Integrating client input into the process enhances both accuracy and satisfaction. Solicit preferences through calibrated questions that uncover true risk tolerance and liquidity needs, rather than surface-level declarations. Translate feedback into actionable adjustments to duration targets and credit boundaries, updating the framework accordingly. The advisor should validate changes against historical data and forward-looking scenarios to prevent overreaction to short-term volatility. This iterative loop—collect feedback, recalibrate, test, and report—helps clients feel heard and demonstrates a commitment to alignment, not just to product recommendations.
When adjustments are small, document them as refinements within the existing framework, and when changes are substantial, run a full re-evaluation against the original objectives. The process should remain auditable, with notes that capture the rationale for any modification. In addition, consider client preferences for communication style and cadence; some may favor concise updates, while others appreciate deeper analysis. The advisor’s ability to tailor conversations without compromising the established rules strengthens trust and reinforces the value of a disciplined, advisor-led approach to bond ETF selection.

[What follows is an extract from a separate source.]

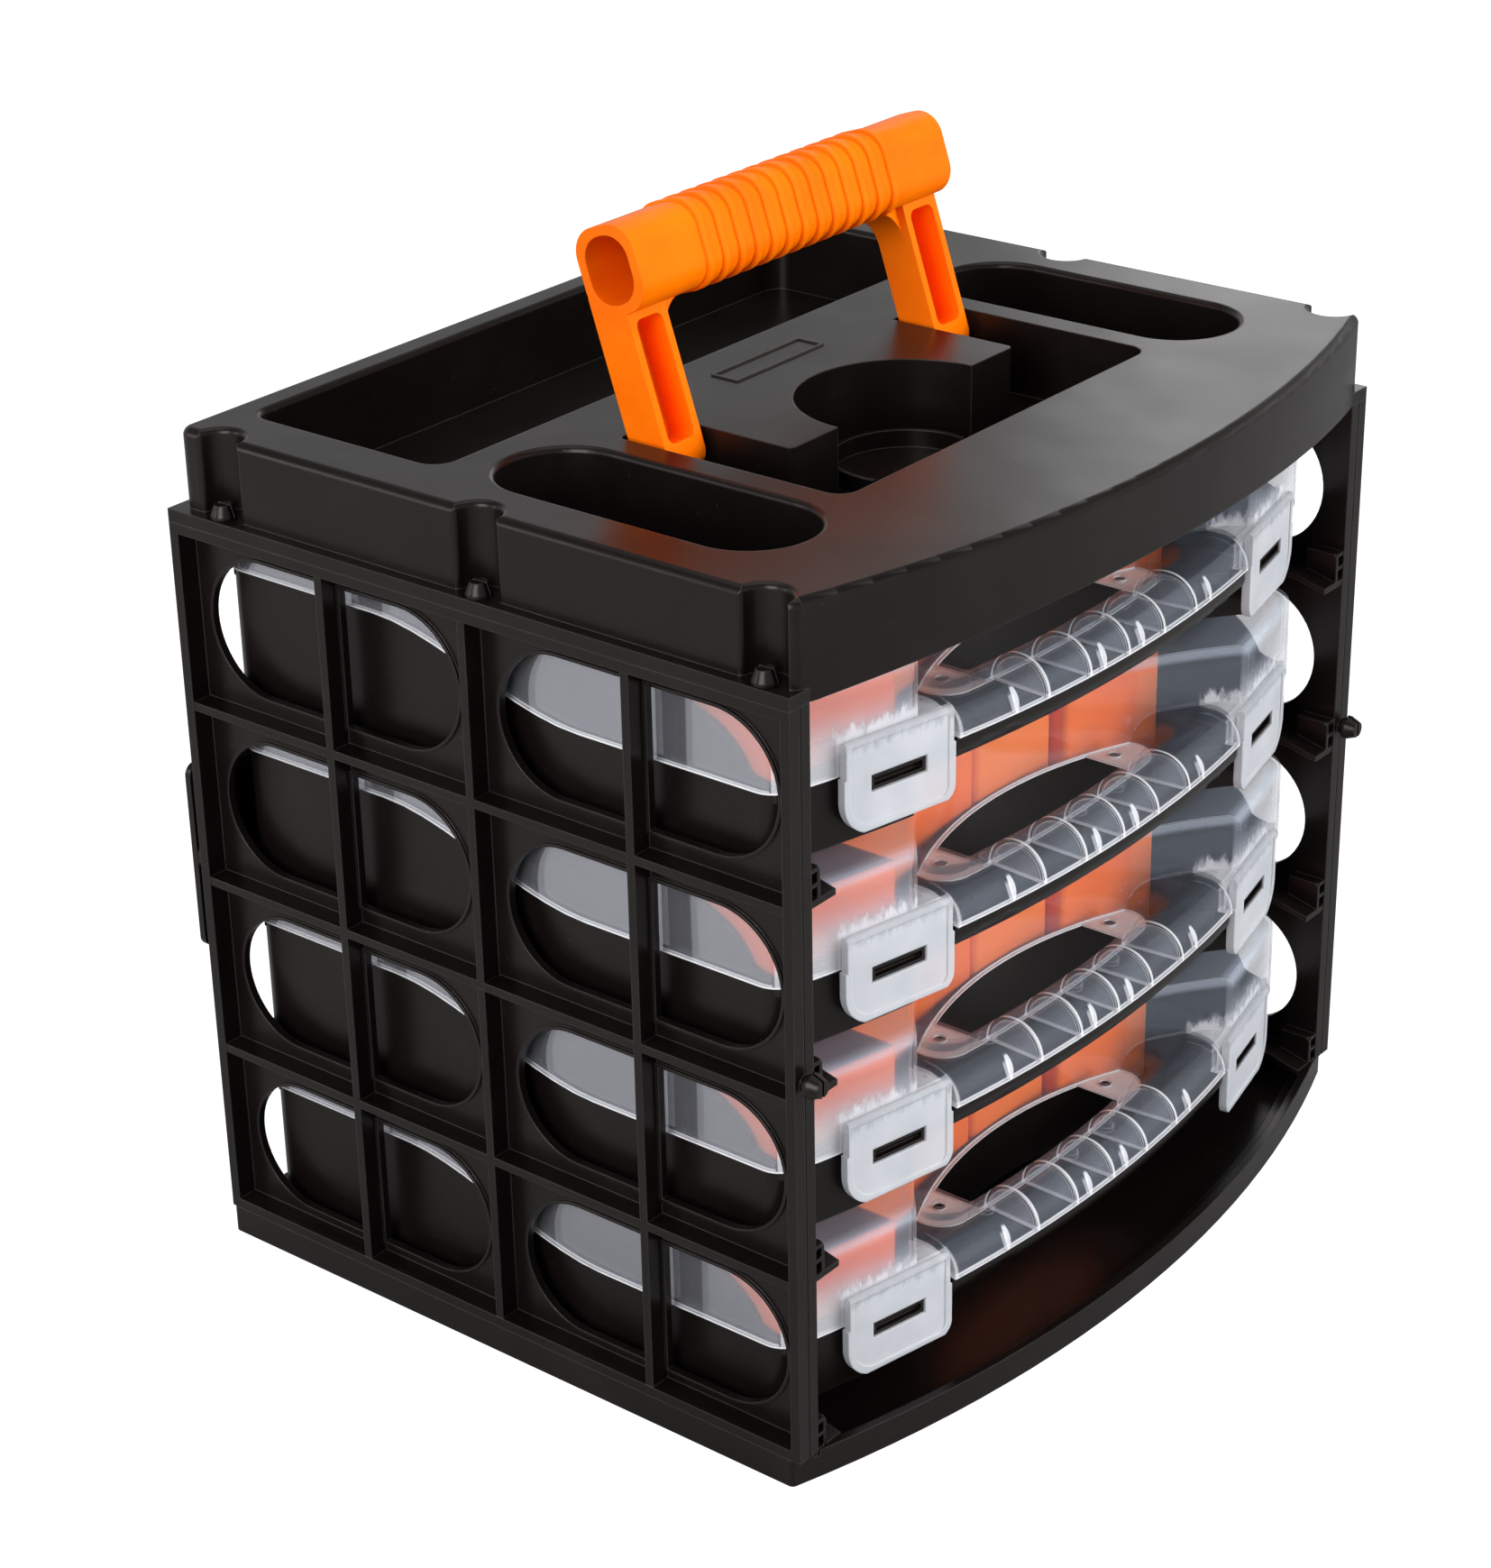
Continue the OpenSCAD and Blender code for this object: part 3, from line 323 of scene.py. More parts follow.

The final pillar is the explicit recording of decisions so clients can review and learn from the process. Produce a comprehensive summary that links each chosen ETF to the client’s duration and credit intentions, with explicit notes on how shifts in interest rates would affect outcomes. Include a transparent cost framework, showing net performance expectations after fees, taxes, and trading costs. Attach a clear risk disclosure that explains how credit events or liquidity constraints could impact returns. This documentation should be accessible, comprehensible, and free of jargon, enabling clients to revisit the reasoning behind every component of their bond ETF allocation.
To sustain a durable practice, institutions may embed the process into client relationship management tools and standardized training. Use templates for profiling, framework updates, and quarterly reviews to ensure consistency across advisers. Regular audits or peer reviews help identify drift from the established criteria and reinforce a culture of accountability. By institutionalizing the advisor-led process, firms can scale personalization, preserve fiduciary rigor, and deliver durable outcomes for clients seeking bond ETFs that align with defined duration and credit preferences.